## TASK
In the listing below, locate the line containing "obj.matrix_parent_inverse = Matrix.Identity(4)" and the line containing "o = o.parent". Output both of them and every line between, exactly as written, and nothing more.

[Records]
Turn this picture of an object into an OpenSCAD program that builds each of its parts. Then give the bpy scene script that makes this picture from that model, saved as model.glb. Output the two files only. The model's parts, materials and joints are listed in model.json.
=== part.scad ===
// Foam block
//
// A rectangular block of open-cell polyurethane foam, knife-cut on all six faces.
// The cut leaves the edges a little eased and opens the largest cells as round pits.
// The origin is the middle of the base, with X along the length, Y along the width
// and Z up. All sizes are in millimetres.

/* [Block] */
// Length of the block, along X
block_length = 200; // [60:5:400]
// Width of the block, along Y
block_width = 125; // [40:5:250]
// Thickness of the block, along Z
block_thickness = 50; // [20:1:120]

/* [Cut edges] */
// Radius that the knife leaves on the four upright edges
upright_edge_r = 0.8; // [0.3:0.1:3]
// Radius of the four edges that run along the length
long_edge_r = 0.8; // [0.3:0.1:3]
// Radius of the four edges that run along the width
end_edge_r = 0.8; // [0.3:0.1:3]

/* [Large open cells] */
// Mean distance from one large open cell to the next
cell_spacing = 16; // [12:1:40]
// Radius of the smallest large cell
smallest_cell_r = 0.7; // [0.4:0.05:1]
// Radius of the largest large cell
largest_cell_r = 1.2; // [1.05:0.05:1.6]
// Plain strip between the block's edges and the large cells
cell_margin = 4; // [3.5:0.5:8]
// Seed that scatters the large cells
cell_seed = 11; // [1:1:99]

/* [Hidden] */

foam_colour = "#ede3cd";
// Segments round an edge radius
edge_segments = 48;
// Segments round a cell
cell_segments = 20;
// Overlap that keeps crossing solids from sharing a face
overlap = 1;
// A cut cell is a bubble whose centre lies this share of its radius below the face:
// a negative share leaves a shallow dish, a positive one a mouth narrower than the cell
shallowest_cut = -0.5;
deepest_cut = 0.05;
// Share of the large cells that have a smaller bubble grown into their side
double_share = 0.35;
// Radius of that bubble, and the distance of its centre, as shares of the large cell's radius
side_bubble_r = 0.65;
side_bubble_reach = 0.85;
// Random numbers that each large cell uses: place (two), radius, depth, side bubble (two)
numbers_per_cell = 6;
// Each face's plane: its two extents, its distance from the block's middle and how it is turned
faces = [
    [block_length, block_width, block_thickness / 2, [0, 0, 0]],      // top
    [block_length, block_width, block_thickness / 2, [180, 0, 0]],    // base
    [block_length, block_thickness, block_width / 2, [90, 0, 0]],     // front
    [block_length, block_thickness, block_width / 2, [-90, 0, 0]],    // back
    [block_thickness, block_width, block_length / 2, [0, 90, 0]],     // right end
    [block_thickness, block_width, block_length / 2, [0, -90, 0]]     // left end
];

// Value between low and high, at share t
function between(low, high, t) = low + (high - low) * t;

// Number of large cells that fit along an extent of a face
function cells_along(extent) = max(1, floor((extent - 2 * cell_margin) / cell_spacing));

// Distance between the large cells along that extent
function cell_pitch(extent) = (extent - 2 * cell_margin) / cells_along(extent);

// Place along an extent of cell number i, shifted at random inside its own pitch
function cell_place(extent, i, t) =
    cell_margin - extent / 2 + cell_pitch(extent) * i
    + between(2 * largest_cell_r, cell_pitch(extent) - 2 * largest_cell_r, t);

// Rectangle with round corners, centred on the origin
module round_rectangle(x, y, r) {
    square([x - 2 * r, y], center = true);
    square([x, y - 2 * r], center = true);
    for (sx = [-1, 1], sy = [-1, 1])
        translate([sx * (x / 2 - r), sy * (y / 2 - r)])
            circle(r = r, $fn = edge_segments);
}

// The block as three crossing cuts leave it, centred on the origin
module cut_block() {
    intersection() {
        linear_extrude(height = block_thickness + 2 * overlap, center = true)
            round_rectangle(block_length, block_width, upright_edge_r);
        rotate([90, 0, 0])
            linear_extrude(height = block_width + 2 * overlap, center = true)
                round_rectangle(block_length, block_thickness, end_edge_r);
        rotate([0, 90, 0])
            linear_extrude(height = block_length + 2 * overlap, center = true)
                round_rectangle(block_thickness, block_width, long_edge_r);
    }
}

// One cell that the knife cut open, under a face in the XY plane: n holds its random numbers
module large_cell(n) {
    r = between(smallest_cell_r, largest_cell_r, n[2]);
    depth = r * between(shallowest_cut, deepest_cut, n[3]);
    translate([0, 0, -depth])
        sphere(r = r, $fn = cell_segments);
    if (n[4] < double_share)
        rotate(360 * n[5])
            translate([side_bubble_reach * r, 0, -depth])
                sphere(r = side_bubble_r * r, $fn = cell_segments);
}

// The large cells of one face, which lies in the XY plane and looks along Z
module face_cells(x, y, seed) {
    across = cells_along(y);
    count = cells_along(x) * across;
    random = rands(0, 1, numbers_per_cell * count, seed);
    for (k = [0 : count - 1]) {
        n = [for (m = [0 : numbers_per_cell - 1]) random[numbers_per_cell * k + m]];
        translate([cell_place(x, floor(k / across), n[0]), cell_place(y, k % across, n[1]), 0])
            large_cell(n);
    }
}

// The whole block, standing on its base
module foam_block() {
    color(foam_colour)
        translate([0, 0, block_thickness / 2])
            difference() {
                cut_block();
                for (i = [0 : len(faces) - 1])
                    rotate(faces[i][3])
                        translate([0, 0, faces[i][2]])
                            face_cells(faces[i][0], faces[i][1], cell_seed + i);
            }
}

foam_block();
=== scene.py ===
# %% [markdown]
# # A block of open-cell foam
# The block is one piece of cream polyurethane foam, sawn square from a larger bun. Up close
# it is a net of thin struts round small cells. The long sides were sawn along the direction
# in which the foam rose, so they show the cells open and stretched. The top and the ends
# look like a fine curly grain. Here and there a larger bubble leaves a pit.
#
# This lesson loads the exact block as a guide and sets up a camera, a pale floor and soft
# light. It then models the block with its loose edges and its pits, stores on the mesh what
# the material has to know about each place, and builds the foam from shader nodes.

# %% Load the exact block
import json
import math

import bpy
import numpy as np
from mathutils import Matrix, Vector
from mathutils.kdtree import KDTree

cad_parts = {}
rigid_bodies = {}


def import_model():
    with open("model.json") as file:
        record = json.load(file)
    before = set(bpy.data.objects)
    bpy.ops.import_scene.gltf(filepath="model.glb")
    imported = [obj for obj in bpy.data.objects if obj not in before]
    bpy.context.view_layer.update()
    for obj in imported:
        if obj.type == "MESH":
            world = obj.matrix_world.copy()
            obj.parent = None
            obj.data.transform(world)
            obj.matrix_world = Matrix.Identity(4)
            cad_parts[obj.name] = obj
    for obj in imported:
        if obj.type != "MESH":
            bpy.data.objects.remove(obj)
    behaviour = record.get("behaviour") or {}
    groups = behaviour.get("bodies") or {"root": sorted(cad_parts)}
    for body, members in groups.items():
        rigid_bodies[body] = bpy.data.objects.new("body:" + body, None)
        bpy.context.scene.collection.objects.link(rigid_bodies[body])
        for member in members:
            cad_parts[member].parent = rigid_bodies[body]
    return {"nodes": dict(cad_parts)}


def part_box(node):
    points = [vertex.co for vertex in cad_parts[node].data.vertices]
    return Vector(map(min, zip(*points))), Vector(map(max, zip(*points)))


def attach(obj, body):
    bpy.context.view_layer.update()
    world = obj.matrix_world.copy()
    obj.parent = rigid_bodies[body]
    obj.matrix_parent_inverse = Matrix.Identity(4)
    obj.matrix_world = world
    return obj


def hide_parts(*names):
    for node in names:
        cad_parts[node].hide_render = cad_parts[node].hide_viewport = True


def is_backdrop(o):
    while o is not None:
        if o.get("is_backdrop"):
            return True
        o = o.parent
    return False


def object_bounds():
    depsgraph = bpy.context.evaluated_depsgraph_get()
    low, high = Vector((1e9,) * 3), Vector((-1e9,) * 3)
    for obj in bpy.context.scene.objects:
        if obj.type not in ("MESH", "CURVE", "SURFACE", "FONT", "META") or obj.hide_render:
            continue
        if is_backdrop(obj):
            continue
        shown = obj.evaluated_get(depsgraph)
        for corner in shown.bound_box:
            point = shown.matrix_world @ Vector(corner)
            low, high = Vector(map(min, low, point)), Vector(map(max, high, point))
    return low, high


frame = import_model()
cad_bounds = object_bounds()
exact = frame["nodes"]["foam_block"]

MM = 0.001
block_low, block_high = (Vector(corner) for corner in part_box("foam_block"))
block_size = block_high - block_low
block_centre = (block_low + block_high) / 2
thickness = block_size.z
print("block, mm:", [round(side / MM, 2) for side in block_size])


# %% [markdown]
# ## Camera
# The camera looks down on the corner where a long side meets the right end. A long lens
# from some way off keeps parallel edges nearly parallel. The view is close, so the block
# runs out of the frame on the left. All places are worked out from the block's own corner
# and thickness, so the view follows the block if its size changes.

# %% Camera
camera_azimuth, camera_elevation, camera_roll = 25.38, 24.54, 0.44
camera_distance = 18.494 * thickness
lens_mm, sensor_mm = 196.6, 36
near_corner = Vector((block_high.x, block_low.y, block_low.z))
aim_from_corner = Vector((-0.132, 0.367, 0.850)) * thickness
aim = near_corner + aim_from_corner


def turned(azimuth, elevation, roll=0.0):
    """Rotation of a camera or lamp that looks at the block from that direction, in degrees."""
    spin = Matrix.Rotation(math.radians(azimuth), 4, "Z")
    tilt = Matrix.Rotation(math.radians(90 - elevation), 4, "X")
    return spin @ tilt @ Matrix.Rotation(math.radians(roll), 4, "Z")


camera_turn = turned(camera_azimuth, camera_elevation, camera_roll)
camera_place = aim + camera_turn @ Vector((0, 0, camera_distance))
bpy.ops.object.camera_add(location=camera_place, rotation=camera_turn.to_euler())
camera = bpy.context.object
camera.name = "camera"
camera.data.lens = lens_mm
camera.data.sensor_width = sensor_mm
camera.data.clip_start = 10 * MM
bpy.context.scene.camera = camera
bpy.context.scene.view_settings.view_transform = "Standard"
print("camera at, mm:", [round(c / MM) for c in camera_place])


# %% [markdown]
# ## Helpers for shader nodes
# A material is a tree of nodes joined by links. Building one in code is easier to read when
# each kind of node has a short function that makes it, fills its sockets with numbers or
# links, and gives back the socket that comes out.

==

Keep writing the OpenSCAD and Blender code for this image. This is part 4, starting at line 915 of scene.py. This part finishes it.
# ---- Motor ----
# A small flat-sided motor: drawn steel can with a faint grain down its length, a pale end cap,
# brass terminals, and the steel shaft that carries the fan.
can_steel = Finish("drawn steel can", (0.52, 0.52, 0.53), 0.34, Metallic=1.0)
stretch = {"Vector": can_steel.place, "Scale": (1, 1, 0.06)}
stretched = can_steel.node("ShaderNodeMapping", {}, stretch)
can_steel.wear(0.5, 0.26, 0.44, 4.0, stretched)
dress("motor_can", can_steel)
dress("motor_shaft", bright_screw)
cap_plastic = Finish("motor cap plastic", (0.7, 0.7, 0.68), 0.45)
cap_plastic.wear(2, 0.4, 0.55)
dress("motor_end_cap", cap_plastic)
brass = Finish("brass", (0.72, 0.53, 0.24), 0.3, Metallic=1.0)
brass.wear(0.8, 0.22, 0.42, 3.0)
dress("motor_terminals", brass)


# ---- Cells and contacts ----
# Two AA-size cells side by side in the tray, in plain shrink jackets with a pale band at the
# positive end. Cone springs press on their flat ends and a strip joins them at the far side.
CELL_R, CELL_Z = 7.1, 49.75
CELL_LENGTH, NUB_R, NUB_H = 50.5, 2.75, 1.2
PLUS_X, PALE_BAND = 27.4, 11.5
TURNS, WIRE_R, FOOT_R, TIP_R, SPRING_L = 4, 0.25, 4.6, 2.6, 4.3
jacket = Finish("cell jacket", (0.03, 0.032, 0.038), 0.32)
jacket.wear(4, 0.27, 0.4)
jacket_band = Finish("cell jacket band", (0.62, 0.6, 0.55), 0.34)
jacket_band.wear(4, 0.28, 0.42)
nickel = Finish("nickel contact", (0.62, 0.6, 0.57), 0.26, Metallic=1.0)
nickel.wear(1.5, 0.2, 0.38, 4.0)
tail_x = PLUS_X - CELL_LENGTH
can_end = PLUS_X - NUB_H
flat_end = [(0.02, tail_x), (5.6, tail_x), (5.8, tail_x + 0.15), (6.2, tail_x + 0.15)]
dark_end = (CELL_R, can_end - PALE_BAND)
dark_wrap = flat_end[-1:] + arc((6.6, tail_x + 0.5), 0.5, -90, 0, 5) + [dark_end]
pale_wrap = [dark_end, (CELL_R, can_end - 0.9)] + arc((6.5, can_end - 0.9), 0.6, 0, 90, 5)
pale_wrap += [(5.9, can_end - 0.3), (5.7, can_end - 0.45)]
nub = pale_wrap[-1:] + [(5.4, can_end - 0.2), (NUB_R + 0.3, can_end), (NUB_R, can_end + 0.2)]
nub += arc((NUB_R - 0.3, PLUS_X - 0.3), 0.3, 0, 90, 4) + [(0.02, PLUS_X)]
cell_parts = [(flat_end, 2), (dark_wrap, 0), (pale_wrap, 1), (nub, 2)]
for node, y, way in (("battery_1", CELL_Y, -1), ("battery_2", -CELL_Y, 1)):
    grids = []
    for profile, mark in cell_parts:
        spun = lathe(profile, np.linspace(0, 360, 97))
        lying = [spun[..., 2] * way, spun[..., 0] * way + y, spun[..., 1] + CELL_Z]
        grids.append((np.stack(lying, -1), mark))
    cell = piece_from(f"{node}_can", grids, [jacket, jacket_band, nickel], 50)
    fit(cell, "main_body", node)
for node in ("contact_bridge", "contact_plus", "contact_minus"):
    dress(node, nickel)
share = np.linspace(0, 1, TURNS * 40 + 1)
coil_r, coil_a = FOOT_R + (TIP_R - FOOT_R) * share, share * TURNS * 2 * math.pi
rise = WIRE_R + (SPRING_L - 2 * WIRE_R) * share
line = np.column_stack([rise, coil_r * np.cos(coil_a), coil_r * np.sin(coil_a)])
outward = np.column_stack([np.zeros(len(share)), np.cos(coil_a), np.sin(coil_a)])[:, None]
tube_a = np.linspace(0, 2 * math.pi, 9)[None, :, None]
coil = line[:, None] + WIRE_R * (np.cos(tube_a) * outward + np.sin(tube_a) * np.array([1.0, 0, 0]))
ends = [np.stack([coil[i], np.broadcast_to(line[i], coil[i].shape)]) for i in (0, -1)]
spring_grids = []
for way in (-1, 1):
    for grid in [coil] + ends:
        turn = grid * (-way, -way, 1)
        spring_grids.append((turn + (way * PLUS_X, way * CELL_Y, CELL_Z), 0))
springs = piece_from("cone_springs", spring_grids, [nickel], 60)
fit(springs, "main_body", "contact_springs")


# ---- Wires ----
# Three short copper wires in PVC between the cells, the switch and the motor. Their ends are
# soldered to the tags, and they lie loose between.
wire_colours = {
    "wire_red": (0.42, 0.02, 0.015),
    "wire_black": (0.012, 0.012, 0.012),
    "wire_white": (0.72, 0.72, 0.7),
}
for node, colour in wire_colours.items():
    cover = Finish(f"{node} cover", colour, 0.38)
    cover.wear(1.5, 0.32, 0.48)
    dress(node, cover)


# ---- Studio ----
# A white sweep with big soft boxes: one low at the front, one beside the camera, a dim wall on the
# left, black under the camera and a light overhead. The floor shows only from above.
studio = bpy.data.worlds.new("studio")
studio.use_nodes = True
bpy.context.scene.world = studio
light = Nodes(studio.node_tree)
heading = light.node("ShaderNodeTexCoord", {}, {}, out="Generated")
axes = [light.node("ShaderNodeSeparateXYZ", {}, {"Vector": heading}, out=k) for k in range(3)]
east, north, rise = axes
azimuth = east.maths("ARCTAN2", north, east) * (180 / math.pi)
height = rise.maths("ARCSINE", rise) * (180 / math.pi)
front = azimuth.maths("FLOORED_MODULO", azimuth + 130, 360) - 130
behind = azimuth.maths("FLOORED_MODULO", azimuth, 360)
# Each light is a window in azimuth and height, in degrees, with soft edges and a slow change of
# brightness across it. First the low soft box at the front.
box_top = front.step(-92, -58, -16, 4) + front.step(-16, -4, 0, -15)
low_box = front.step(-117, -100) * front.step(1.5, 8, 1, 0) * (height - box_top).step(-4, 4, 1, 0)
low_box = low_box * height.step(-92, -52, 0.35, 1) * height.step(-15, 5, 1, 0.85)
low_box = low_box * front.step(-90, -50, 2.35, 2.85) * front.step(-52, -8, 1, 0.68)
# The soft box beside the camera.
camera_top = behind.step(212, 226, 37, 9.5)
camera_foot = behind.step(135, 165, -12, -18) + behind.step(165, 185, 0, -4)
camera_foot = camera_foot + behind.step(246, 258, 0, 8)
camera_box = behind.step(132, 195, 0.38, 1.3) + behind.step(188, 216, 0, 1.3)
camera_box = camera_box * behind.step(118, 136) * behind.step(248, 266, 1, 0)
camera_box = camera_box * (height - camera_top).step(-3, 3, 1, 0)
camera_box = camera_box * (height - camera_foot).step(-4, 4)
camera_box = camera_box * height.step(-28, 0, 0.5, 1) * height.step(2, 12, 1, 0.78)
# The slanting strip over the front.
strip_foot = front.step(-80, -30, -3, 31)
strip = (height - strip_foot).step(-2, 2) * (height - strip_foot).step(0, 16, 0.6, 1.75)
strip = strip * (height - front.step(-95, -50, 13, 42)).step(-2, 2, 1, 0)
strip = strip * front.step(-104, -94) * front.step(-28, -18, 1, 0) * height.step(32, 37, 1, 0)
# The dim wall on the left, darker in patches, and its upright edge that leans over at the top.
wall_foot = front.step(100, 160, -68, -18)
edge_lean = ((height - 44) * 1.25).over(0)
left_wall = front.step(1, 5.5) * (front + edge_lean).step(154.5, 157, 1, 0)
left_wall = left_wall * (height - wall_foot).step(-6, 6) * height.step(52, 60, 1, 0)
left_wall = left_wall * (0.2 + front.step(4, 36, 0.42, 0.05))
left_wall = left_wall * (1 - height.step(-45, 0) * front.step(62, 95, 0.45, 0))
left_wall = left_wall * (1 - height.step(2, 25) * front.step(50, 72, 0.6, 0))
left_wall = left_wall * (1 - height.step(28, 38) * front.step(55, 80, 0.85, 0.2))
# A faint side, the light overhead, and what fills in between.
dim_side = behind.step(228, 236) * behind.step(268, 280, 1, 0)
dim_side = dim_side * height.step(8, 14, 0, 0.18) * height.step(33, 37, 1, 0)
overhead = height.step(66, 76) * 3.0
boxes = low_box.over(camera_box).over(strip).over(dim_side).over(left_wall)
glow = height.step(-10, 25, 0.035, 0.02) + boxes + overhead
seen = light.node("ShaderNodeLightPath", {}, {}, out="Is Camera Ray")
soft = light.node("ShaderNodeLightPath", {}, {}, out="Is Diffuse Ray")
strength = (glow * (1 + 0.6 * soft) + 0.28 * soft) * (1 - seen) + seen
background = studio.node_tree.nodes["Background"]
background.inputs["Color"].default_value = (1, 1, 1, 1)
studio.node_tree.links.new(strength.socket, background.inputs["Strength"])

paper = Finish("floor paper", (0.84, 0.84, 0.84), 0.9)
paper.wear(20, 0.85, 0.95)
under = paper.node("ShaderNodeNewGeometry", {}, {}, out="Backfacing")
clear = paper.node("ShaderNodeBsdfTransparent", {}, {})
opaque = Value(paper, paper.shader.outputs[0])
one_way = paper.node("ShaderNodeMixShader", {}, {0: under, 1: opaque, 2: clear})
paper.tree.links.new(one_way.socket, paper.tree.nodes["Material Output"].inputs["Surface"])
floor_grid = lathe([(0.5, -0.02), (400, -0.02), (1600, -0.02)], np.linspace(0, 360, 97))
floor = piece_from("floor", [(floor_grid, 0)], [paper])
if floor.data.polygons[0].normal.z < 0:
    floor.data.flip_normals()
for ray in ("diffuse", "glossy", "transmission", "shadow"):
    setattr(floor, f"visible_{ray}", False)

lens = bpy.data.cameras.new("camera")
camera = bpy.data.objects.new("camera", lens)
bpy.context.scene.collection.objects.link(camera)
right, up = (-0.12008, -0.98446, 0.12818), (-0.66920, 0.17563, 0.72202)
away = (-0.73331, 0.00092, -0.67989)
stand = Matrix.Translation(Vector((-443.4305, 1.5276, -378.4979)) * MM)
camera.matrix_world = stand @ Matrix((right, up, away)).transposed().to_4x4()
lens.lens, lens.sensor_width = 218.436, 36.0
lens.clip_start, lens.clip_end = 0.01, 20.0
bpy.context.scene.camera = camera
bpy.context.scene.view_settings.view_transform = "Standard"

## FINISHED EXERCISE
    obj.matrix_parent_inverse = Matrix.Identity(4)
    obj.matrix_world = world
    return obj


def hide_parts(*names):
    for node in names:
        cad_parts[node].hide_render = cad_parts[node].hide_viewport = True


def is_backdrop(o):
    while o is not None:
        if o.get("is_backdrop"):
            return True
        o = o.parent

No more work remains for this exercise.